7. Opportunities for Value Added Services via the PASIG
On the www.sun-pasig.org website there is a Digital Library Consultants Portfolio. I will update this semi-annually. This is a great mechanism for organizations with specialized expertise and products to publicize themselves to the PASIG community. In addition, there was discussion at this last meeting about future opportunities for PASIG 'certified' training and possible peer group project auditing. Together with packaging of entry solution reference implementations, I think these would be fantastic future value added services the PASIG members could offer to one another.
8. Cliff Lynch's Summary Thoughts
Cliff Lynch of the Coalition for Networked Information (www.cni.org) attended the entire meeting and really gave some valuable summation points on Friday before we adjourned. Some of the things he pointed out have got me thinking and I feel need to be reviewed deeper by this group, including the Sun people! I apologize for my vague paraphrasing;
- As we move data around the globe, are we thinking about Provenance enough? There are a lot of conversion, migration, and sustainability issues. How do you address the "legal chain of custody" via signatures? Most of these architectures have "an amazing number of moving parts."

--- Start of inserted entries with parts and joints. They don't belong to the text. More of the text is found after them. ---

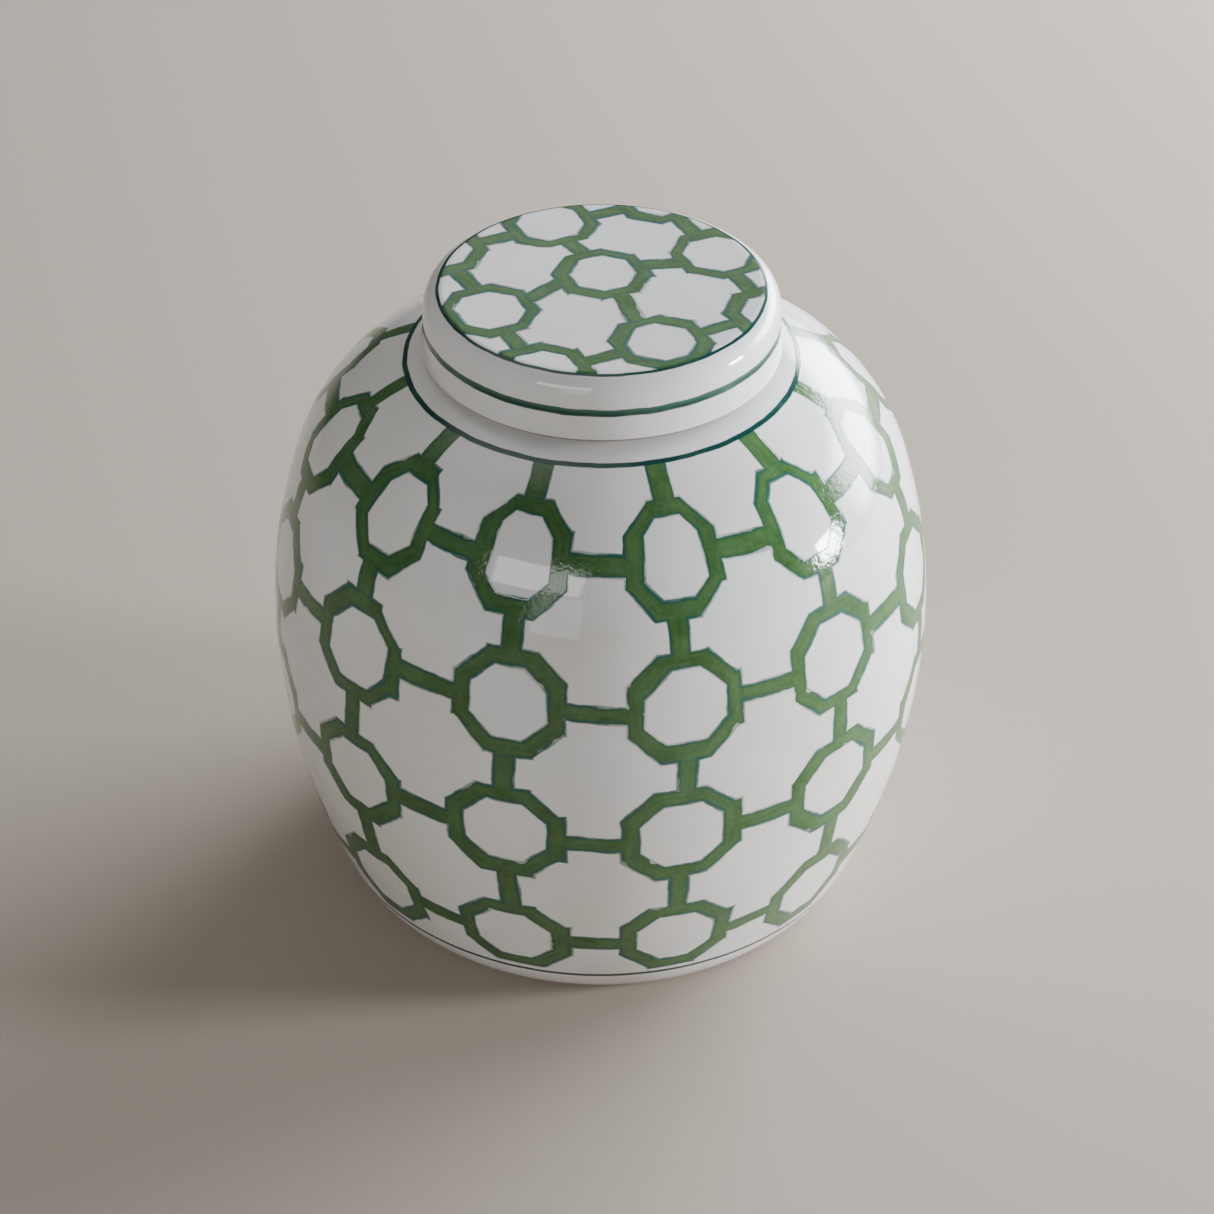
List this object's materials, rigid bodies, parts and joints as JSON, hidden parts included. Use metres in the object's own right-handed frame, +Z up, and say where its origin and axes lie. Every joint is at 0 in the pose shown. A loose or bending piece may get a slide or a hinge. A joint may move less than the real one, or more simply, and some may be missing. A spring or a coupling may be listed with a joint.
{
  "type": "ginger jar",
  "caption": "Round-bellied glazed ginger jar with a flat-topped cap lid, painted all over with a green octagon trellis on white.",
  "frame": {"origin": "centre of the foot, on the surface the jar stands on", "axes": "+Z up along the axis of the jar; the front, as shown with its lid on, faces -Y"},
  "size_m": [0.2066, 0.2066, 0.2103],
  "materials": {
    "glazed_porcelain": "gloss"
  },
  "bodies": {
    "jar": {"jar_body": "glazed_porcelain"},
    "lid": {"lid": "glazed_porcelain"}
  },
  "joints": [
    {"name": "lid_lift", "type": "slide", "parent": "jar", "child": "lid", "axis": [0, 0, 1], "range_m": [0, 0.06]}
  ]
}
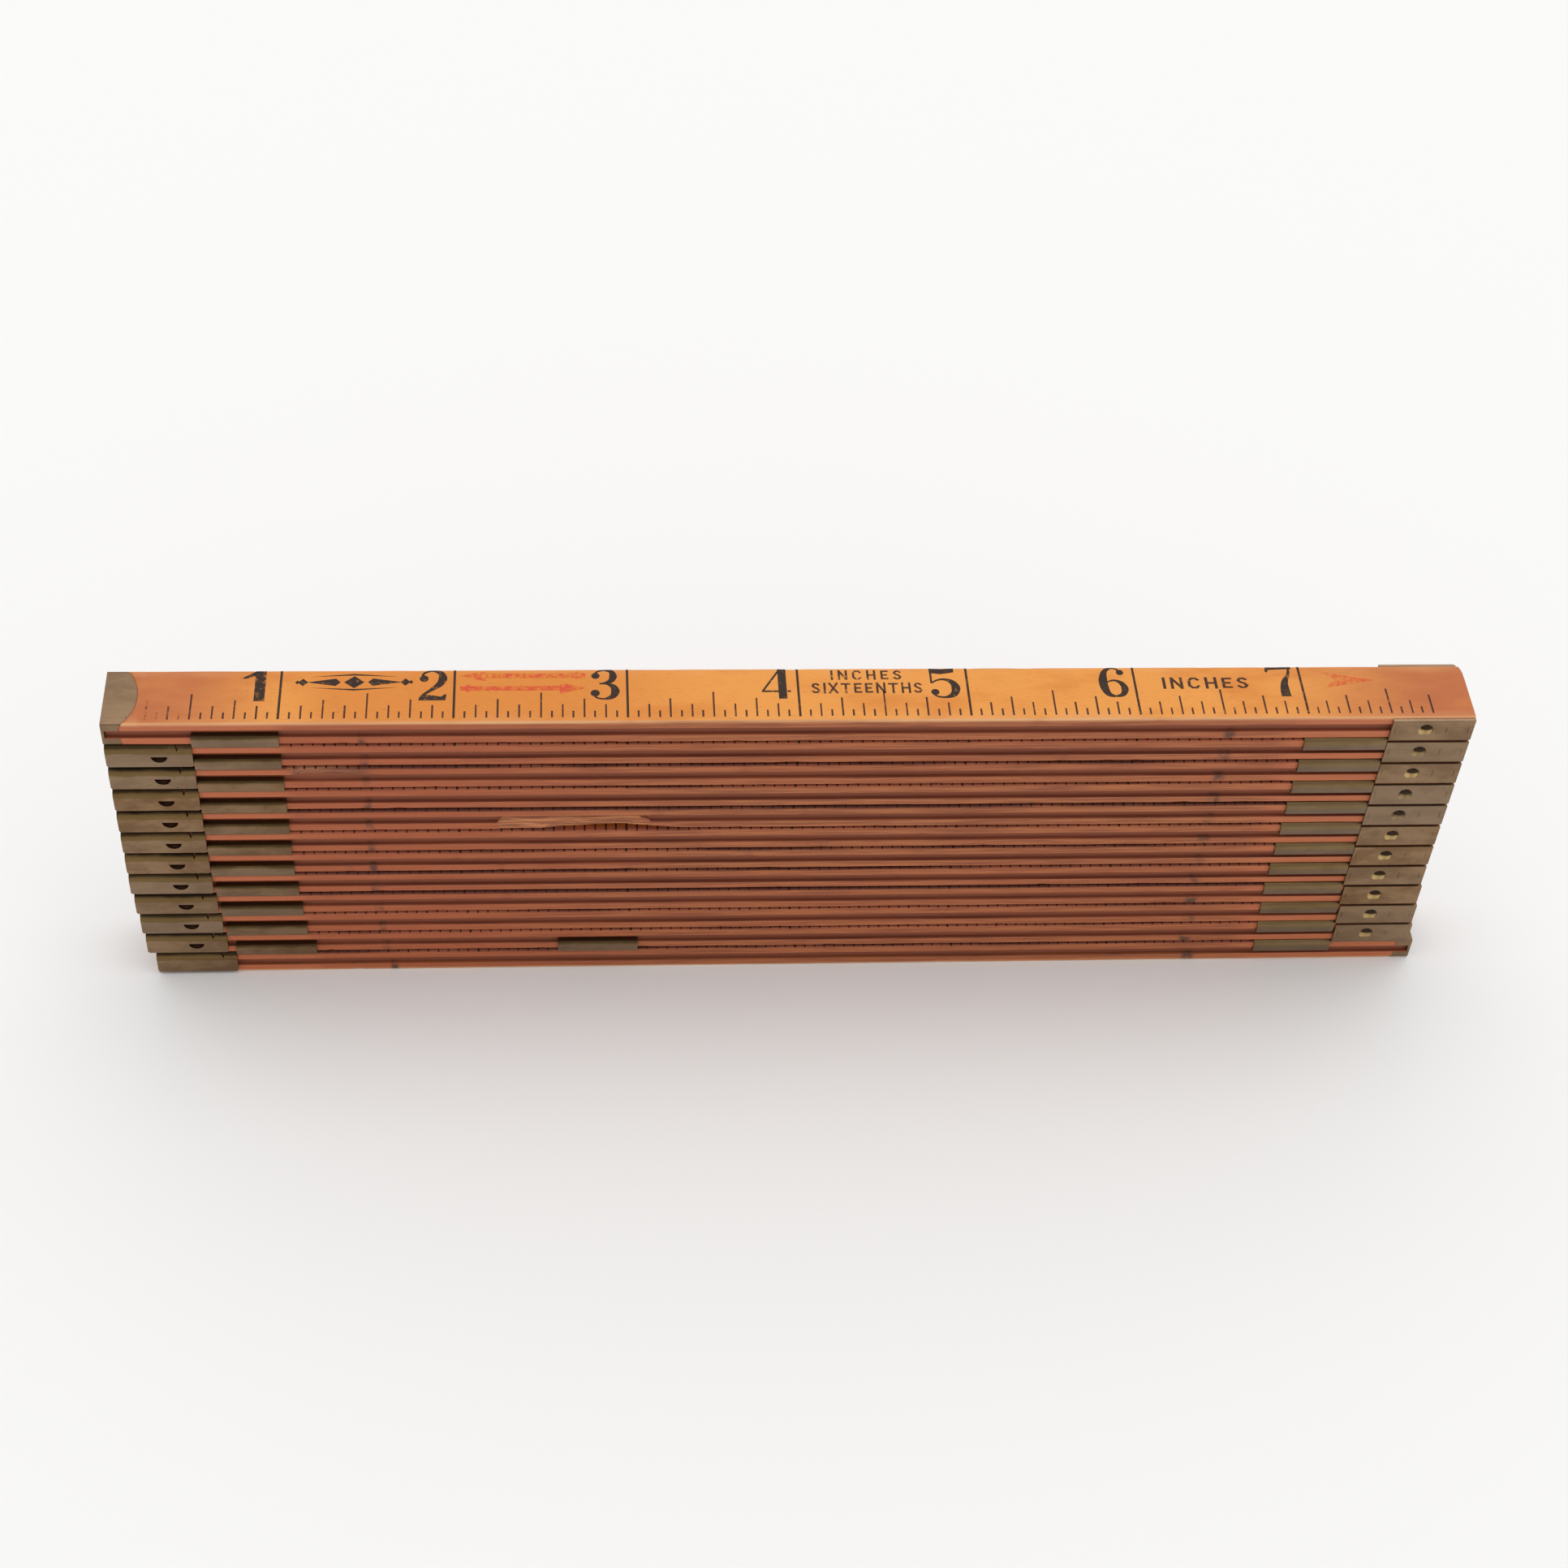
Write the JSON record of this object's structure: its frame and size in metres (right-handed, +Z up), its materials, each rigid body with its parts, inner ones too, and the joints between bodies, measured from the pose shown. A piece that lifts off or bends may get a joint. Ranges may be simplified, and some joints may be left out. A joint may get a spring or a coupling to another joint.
{
  "type": "sliding extension rule",
  "caption": "Slim wooden rule whose grooved slats lie stacked and slide out lengthwise on folded brass guides, with an inch scale on the top face.",
  "frame": {"origin": "middle of the underside of the bottom slat's footprint, under the centre of the closed rule's box", "axes": "+X along the rule towards the higher inches, +Y across it, away from the side with the short graduations, +Z up, out of the printed face"},
  "size_m": [0.2052, 0.012, 0.0571],
  "materials": {
    "wood": "varnished maple, amber on the printed face and red-brown on the edges, worn",
    "brass": "sheet brass with a dull olive-brown patina"
  },
  "bodies": {
    "section_01": {"slat_01": "wood", "right_fitting_01": "brass", "left_tip": "brass"},
    "section_02": {"slat_02": "wood", "left_fitting_02": "brass", "right_fitting_02": "brass"},
    "section_03": {"slat_03": "wood", "left_fitting_03": "brass", "right_fitting_03": "brass"},
    "section_04": {"slat_04": "wood", "left_fitting_04": "brass", "right_fitting_04": "brass"},
    "section_05": {"slat_05": "wood", "left_fitting_05": "brass", "right_fitting_05": "brass"},
    "section_06": {"slat_06": "wood", "left_fitting_06": "brass", "right_fitting_06": "brass"},
    "section_07": {"slat_07": "wood", "left_fitting_07": "brass", "right_fitting_07": "brass"},
    "section_08": {"slat_08": "wood", "left_fitting_08": "brass", "right_fitting_08": "brass"},
    "section_09": {"slat_09": "wood", "left_fitting_09": "brass", "right_fitting_09": "brass"},
    "section_10": {"slat_10": "wood", "left_fitting_10": "brass", "right_fitting_10": "brass"},
    "section_11": {"slat_11": "wood", "left_fitting_11": "brass", "right_fitting_11": "brass"},
    "section_12": {"slat_12": "wood", "left_fitting_12": "brass", "right_tip": "brass", "travel_stop": "brass", "stop_pins": "brass"}
  },
  "joints": [
    {"name": "slide_01", "type": "slide", "parent": "section_02", "child": "section_01", "axis": [-1, 0, 0], "range_m": [0, 0.1524]},
    {"name": "slide_02", "type": "slide", "parent": "section_03", "child": "section_02", "axis": [-1, 0, 0], "range_m": [0, 0.1524]},
    {"name": "slide_03", "type": "slide", "parent": "section_04", "child": "section_03", "axis": [-1, 0, 0], "range_m": [0, 0.1524]},
    {"name": "slide_04", "type": "slide", "parent": "section_05", "child": "section_04", "axis": [-1, 0, 0], "range_m": [0, 0.1524]},
    {"name": "slide_05", "type": "slide", "parent": "section_06", "child": "section_05", "axis": [-1, 0, 0], "range_m": [0, 0.1524]},
    {"name": "slide_06", "type": "slide", "parent": "section_07", "child": "section_06", "axis": [-1, 0, 0], "range_m": [0, 0.1524]},
    {"name": "slide_07", "type": "slide", "parent": "section_08", "child": "section_07", "axis": [-1, 0, 0], "range_m": [0, 0.1524]},
    {"name": "slide_08", "type": "slide", "parent": "section_09", "child": "section_08", "axis": [-1, 0, 0], "range_m": [-0.0003, 0.1521]},
    {"name": "slide_09", "type": "slide", "parent": "section_10", "child": "section_09", "axis": [-1, 0, 0], "range_m": [-0.0003, 0.1521]},
    {"name": "slide_10", "type": "slide", "parent": "section_11", "child": "section_10", "axis": [-1, 0, 0], "range_m": [-0.0003, 0.1521]},
    {"name": "slide_11", "type": "slide", "parent": "section_12", "child": "section_11", "axis": [-1, 0, 0], "range_m": [-0.0011, 0.1005]}
  ]
}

- What is the right level of trust between federated repositories?
- We are all looking at Cloud Computing. But what is the related cost of archiving over time? The problems are still "opaque". Do we understand how to set the right type of service-level agreement? "What if you fail?" "How do you monetize risk?"
- As new service and IT models come into play people will need more guarantee than "trust us".